Questionado pelo i sobre se a reativação da produção a carvão está ou não excluída, sendo que atualmente, de acordo com os dados diários publicados pela REN, o saldo importador representou na sexta-feira passada 30% do consumo, o Ministério do Ambiente disse nada mais ter a acrescentar ao comunicado.

Já questionado sobre os alertas em janeiro e por que motivo só foi decidida a suspensão da produção de eletricidade em cinco albufeiras a 1 de fevereiro, o Governo indicou que “as medidas de contenção de uso em cinco albufeiras foram tomadas quando a informação técnica e validada pela Agência Portuguesa do Ambiente indicou essa necessidade.” Já o Ministério da Agricultura não respondeu até à hora de fecho desta edição sobre que avaliação foi feita em janeiro após os alertas, nomeadamente sobre Castelo de Bode, zona que a ministra Maria do Céu Antunes, ex-autarca em Abrantes, conhece bem, nem qual foi a posição do ministério na altura.

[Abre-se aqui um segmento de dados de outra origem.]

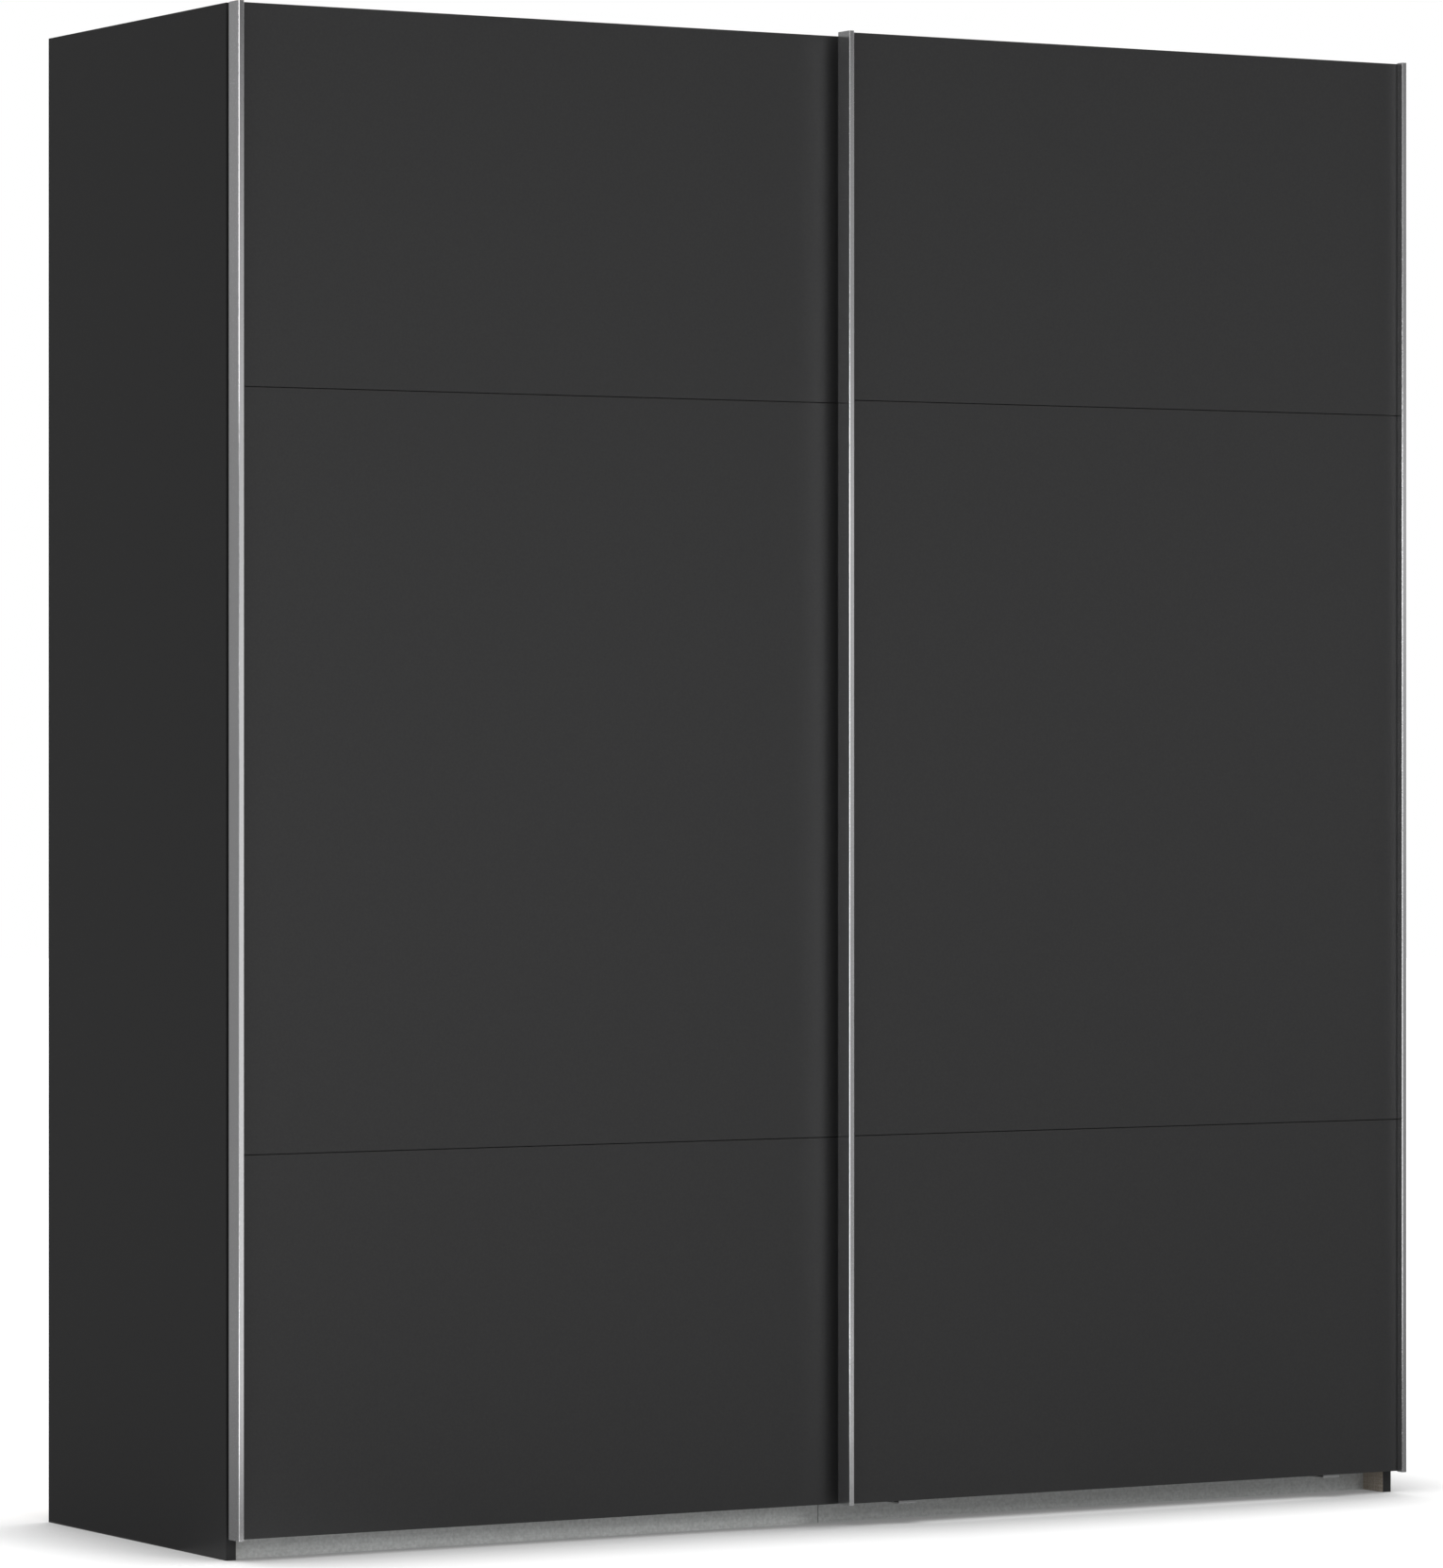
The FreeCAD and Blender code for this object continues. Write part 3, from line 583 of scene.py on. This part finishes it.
grey_plastic, tree, skin = surface("grey_abs")
tree.links.new(mixed_colour(tree, spots(tree, 0.004), "8d8e8f", "979899"), skin.inputs["Base Color"])
skin.inputs["Roughness"].default_value = 0.4
emboss(tree, skin, spots(tree, 0.0006), 0.00003)
dress(["left_clothes_rail_cups", "right_clothes_rail_cups"], grey_plastic)

pin_steel, tree, skin = surface("turned_steel")
place = add(tree, "TexCoord")
turned = add(tree, "TexWave", {"bands_direction": "X", "Scale": 500.0, "Distortion": 1.0},
             {"Vector": place.outputs["Object"]})
tree.links.new(mixed_colour(tree, turned.outputs["Fac"], "a8a8a6", "bcbcb9"), skin.inputs["Base Color"])
skin.inputs["Metallic"].default_value = 1
skin.inputs["Roughness"].default_value = 0.3
dress(["shelf_pins", "inner_door_roller_axles", "outer_door_roller_axles"], pin_steel)

# ---- Door boards ---------------------------------------------------------------------------
# Three graphite boards stacked in each door, 16 mm thick. Black plastic tongues sit in the
# grooves between them, and the joints show as thin dark lines.
DOOR_GLOSS = 0.36  # matched to the object, as the side panels' lower value is
melamine, tree, skin = surface("graphite_melamine")
tree.links.new(graphite(tree, skin, DOOR_GLOSS), skin.inputs["Base Color"])
doors = ("inner_door", "outer_door")
dress([door + "_" + level + "_panel" for door in doors for level in ("upper", "middle", "lower")],
      melamine)
dress([door + "_joint_splines" for door in doors], nylon)

# ---- Grip strips ---------------------------------------------------------------------------
# Satin anodised extrusions over the long edges of the doors, with a hollow grip lip in front.
# Black plugs close the lip, and raised countersunk screws hold the flange behind.
strip_finish = anodised("anodised_grip_strip", "Z")
FLANGE_MIDDLE = 0.007
STRIP_SCREW_INSET = 0.08
STRIP_SCREWS = 7
strip_screw = screw_head(0.0032, 0.0010)
for door in doors:
    dress([door + "_strip_plugs"], nylon)
    for side, inward in (("left", 1), ("right", -1)):
        strip = door + "_" + side + "_grip_strip"
        dress([strip], strip_finish)
        low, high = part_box(strip)
        x = (low.x if inward > 0 else high.x) + inward * FLANGE_MIDDLE
        step = (high.z - low.z - 2 * STRIP_SCREW_INSET) / (STRIP_SCREWS - 1)
        places = [(x, high.y, low.z + STRIP_SCREW_INSET + i * step) for i in range(STRIP_SCREWS)]
        set_out(strip + "_screws", strip_screw, places, (0, 1, 0), door, zinc)
bpy.data.objects.remove(strip_screw)

# ---- Hangers, axles and rollers ------------------------------------------------------------
# Each door hangs on two hangers of bent zinc plated sheet, screwed to its back. An axle holds
# a grooved roller of natural acetal, which turns on a shielded ball bearing.
acetal, tree, skin = surface("natural_acetal")
tree.links.new(mixed_colour(tree, spots(tree, 0.006), "d9d7d0", "e4e2dc"), skin.inputs["Base Color"])
skin.inputs["Roughness"].default_value = 0.32
skin.inputs["Subsurface Weight"].default_value = 0.15
skin.inputs["Subsurface Scale"].default_value = 0.002

HANGER_PLATE = 0.002
HANGER_SCREW_RISE = 0.018
HANGER_SCREW_SPREAD = 0.03
HANGER_TOP_SCREW = 0.02  # the third screw lies this much above the other two
SHIELD_INNER = 0.0054
SHIELD_OUTER = 0.0085
SHIELD_HEIGHT = 0.0004
shield = round_blank(SHIELD_OUTER, SHIELD_HEIGHT, 32)
pick(shield, "FACE", lambda at, normal: abs(normal.z) > FACING)
bpy.ops.mesh.inset(thickness=SHIELD_OUTER - SHIELD_INNER)
bpy.ops.mesh.bridge_edge_loops()
bpy.ops.object.mode_set(mode="OBJECT")
bpy.ops.object.shade_smooth_by_angle(angle=SMOOTH_ANGLE)
for door in doors:
    for side in ("left", "right"):
        hanger = door + "_" + side + "_hanger"
        roller = door + "_" + side + "_roller"
        dress([hanger], zinc)
        dress([roller], acetal)
        low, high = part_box(hanger)
        middle = (low.x + high.x) / 2
        level = low.z + HANGER_SCREW_RISE
        places = [(middle + dx, low.y + HANGER_PLATE, level + rise)
                  for dx, rise in ((-HANGER_SCREW_SPREAD, 0), (HANGER_SCREW_SPREAD, 0),
                                   (0, HANGER_TOP_SCREW))]
        set_out(hanger + "_screws", guide_screw, places, (0, 1, 0), door, zinc)
        low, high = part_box(roller)
        hub = (low + high) / 2
        for end, y, way in (("rear", high.y, (0, 1, 0)), ("front", low.y, (0, -1, 0))):
            set_out(roller + "_" + end + "_shield", shield, [(hub.x, y, hub.z)], way, roller,
                    zinc)
bpy.data.objects.remove(shield)

# ---- Guide shoes and guide arms ------------------------------------------------------------
# Black nylon shoes run in the guide rail. The inner door's are screwed to its back, the outer
# door's sit on bent steel arms with a dull grey zinc flake coat.
dress(["inner_door_guide_shoes", "outer_door_guide_shoes"], nylon)
flake, tree, skin = surface("zinc_flake_coated_steel")
tree.links.new(mixed_colour(tree, spots(tree, 0.002), "9a9b9c", "a8a9aa"), skin.inputs["Base Color"])
skin.inputs["Roughness"].default_value = 0.7
dress(["outer_door_guide_arms"], flake)

SHOE_BASE = 0.004
SHOE_SCREW_RISE = 0.028
SHOE_SCREW_SPREAD = 0.016
ARM_SCREW_RISES = (0.022, 0.040)
shoe_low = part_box("inner_door_guide_shoes")[0]
arm_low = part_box("outer_door_guide_arms")[0]
shoe_places, arm_places = [], []
for side in ("left", "right"):
    low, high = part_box("inner_door_" + side + "_hanger")
    middle = (low.x + high.x) / 2
    shoe_places += [(middle + dx, shoe_low.y + SHOE_BASE, shoe_low.z + SHOE_SCREW_RISE)
                    for dx in (-SHOE_SCREW_SPREAD, SHOE_SCREW_SPREAD)]
    low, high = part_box("outer_door_" + side + "_hanger")
    middle = (low.x + high.x) / 2
    arm_places += [(middle, arm_low.y + HANGER_PLATE, arm_low.z + rise) for rise in ARM_SCREW_RISES]
set_out("guide_shoe_screws", guide_screw, shoe_places, (0, 1, 0), "inner_door",
        zinc)
set_out("guide_arm_screws", guide_screw, arm_places, (0, 1, 0), "outer_door",
        zinc)
bpy.data.objects.remove(guide_screw)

Um dos problemas para esta gestão, explicam ao i fontes do setor, é que não existem limiares definidos para a suspensão de produção hídrica, a que acresce no caso concreto do rio Zêzere a jusante de Castelo de Bode não ter caudais mínimos estabelecidos como acontece com os rios internacionais como o Tejo, em que o funcionamento das descargas da barragem de Cedillo está depende de acordos internacionais com Espanha. Já a comparação do contributo do carvão com a potência solar levanta outros problemas: o solar, tendo um peso crescente na produção nacional, não pode ser despachado durante a noite: a única renovável sem essa limitação é a hídrica, o que acontece com as potências firmes como o gás natural e carvão, a que acresce haver menos horas de exposição solar no inverno. Na semana passada, o Governo anunciou que foram fixadas quotas mínimas de utilização das barragens onde decidiu intervir, garantindo que há reservas para dois anos. Entretanto, em quatro das cinco barragens onde foi determinada a suspensão de produção de eletricidade, verifica-se uma ligeira recuperação no nível da água, o que não acontece ainda em Castelo de Bode, a 59% da capacidade.